BEGIN SOURCE DATA

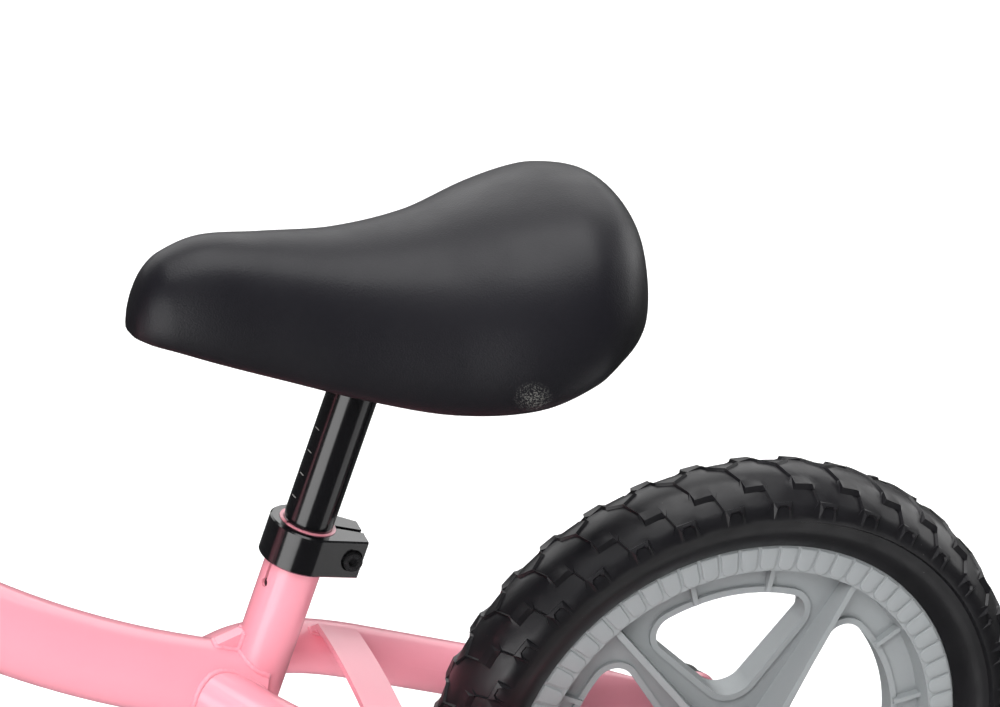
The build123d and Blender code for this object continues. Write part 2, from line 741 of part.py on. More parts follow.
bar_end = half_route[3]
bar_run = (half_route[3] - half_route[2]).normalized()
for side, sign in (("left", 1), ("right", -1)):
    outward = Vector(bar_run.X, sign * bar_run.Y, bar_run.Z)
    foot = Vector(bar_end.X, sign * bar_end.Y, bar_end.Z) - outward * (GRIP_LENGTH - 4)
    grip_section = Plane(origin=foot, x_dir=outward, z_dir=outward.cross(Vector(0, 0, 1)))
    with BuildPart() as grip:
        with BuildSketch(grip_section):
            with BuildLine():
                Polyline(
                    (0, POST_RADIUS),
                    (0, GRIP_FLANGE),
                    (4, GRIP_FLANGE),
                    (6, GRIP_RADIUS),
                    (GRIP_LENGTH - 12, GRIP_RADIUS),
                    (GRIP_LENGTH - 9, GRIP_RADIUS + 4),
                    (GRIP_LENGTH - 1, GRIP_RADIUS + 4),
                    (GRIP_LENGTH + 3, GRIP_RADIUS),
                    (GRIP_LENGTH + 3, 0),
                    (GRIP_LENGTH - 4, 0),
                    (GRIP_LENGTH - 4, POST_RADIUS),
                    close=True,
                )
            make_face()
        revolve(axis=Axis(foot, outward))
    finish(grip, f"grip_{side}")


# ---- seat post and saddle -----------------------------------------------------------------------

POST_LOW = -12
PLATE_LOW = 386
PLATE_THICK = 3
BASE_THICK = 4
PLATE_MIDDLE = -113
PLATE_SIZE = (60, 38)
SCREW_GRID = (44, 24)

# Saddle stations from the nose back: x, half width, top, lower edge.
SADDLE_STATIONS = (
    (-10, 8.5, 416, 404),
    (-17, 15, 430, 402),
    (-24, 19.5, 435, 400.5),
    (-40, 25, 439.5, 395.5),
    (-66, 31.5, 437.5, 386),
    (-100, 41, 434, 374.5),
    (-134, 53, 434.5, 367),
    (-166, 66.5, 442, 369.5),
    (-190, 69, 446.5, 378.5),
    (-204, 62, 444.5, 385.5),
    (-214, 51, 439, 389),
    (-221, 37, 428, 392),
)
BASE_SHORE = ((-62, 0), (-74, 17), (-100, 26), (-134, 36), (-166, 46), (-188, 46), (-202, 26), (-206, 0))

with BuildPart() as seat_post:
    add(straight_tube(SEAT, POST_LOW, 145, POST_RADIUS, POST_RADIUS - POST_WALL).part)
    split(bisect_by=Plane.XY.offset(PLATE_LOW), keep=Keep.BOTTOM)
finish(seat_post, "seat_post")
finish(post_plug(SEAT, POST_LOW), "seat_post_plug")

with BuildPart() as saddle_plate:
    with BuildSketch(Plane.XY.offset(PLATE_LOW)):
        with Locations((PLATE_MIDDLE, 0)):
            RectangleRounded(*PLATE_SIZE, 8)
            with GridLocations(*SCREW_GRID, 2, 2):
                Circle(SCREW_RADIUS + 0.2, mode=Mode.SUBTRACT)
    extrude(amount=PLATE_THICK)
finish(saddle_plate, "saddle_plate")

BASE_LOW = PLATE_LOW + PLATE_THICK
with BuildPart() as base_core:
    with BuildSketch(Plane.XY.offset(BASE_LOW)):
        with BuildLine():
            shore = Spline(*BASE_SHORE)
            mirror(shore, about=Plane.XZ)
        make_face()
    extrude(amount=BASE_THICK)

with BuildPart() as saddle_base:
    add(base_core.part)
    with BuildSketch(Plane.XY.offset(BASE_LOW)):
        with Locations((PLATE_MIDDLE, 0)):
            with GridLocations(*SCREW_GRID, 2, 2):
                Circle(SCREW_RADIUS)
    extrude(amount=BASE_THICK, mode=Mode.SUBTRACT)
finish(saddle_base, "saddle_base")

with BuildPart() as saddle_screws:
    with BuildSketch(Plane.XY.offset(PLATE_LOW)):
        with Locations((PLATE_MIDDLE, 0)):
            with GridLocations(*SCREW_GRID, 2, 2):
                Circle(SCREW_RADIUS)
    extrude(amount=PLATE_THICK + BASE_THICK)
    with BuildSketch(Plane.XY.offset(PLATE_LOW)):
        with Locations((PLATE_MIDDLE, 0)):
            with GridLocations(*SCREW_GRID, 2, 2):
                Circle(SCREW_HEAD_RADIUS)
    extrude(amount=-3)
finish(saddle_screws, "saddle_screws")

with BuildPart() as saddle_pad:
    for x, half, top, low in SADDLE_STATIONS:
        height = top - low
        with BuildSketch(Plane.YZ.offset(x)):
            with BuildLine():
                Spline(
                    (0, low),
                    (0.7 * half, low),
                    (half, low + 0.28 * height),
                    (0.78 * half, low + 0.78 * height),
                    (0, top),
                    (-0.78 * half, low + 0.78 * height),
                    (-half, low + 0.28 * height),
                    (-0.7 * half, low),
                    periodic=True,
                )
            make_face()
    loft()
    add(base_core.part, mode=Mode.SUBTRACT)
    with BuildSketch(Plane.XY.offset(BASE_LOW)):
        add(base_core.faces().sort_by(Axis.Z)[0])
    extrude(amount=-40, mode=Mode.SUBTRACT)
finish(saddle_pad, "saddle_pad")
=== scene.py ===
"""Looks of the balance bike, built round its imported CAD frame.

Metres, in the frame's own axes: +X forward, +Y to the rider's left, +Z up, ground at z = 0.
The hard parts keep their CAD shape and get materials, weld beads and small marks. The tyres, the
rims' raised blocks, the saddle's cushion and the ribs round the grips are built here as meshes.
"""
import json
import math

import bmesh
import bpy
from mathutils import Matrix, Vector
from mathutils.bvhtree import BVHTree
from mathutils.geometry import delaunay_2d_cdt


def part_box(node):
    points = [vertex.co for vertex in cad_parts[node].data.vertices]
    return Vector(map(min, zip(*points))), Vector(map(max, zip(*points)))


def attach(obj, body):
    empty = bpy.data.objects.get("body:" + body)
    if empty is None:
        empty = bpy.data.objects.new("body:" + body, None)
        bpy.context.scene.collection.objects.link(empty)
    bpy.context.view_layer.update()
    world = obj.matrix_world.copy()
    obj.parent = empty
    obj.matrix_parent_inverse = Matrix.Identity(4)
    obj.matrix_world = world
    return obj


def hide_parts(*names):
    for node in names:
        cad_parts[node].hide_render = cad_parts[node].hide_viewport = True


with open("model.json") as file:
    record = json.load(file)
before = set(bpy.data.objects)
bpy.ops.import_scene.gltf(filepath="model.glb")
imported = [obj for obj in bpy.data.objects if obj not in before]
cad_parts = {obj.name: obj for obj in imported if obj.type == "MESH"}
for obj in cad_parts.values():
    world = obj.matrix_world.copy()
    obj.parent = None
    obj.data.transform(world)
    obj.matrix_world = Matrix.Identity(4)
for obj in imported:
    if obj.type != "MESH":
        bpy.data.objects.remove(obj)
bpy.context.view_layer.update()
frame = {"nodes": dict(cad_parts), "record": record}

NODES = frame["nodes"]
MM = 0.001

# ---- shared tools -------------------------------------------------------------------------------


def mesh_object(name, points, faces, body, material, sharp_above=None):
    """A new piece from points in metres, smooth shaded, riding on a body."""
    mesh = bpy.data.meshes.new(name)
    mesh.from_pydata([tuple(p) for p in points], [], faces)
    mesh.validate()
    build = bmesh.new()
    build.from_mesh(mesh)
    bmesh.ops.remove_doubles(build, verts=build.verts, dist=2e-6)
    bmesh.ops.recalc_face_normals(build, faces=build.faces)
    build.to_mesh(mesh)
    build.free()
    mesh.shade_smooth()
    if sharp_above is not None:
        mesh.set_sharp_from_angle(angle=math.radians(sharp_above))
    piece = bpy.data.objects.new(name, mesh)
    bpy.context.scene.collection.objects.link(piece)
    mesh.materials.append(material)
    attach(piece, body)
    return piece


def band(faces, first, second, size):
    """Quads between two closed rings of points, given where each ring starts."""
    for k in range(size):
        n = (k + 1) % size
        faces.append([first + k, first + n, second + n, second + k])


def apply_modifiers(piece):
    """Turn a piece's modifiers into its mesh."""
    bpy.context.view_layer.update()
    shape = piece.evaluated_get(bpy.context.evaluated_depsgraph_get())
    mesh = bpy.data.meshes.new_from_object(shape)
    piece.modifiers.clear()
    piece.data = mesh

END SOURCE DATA
BEGIN SOURCE DATA

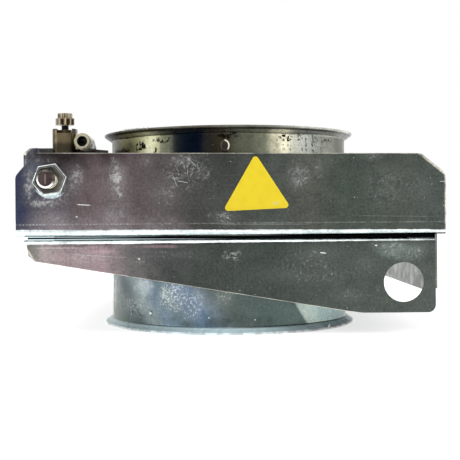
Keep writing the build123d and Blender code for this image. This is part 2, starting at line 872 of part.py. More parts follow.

END SOURCE DATA

• WRITTEN TASK:
Take the line containing "add(base_core.part, mode=Mode.SUBTRACT)" and the line containing "obj.parent = empty". Write out both and all lines between, exactly, and nothing more.

• COMPLETE ANSWER:
    add(base_core.part, mode=Mode.SUBTRACT)
    with BuildSketch(Plane.XY.offset(BASE_LOW)):
        add(base_core.faces().sort_by(Axis.Z)[0])
    extrude(amount=-40, mode=Mode.SUBTRACT)
finish(saddle_pad, "saddle_pad")
=== scene.py ===
"""Looks of the balance bike, built round its imported CAD frame.

Metres, in the frame's own axes: +X forward, +Y to the rider's left, +Z up, ground at z = 0.
The hard parts keep their CAD shape and get materials, weld beads and small marks. The tyres, the
rims' raised blocks, the saddle's cushion and the ribs round the grips are built here as meshes.
"""
import json
import math

import bmesh
import bpy
from mathutils import Matrix, Vector
from mathutils.bvhtree import BVHTree
from mathutils.geometry import delaunay_2d_cdt


def part_box(node):
    points = [vertex.co for vertex in cad_parts[node].data.vertices]
    return Vector(map(min, zip(*points))), Vector(map(max, zip(*points)))


def attach(obj, body):
    empty = bpy.data.objects.get("body:" + body)
    if empty is None:
        empty = bpy.data.objects.new("body:" + body, None)
        bpy.context.scene.collection.objects.link(empty)
    bpy.context.view_layer.update()
    world = obj.matrix_world.copy()
    obj.parent = empty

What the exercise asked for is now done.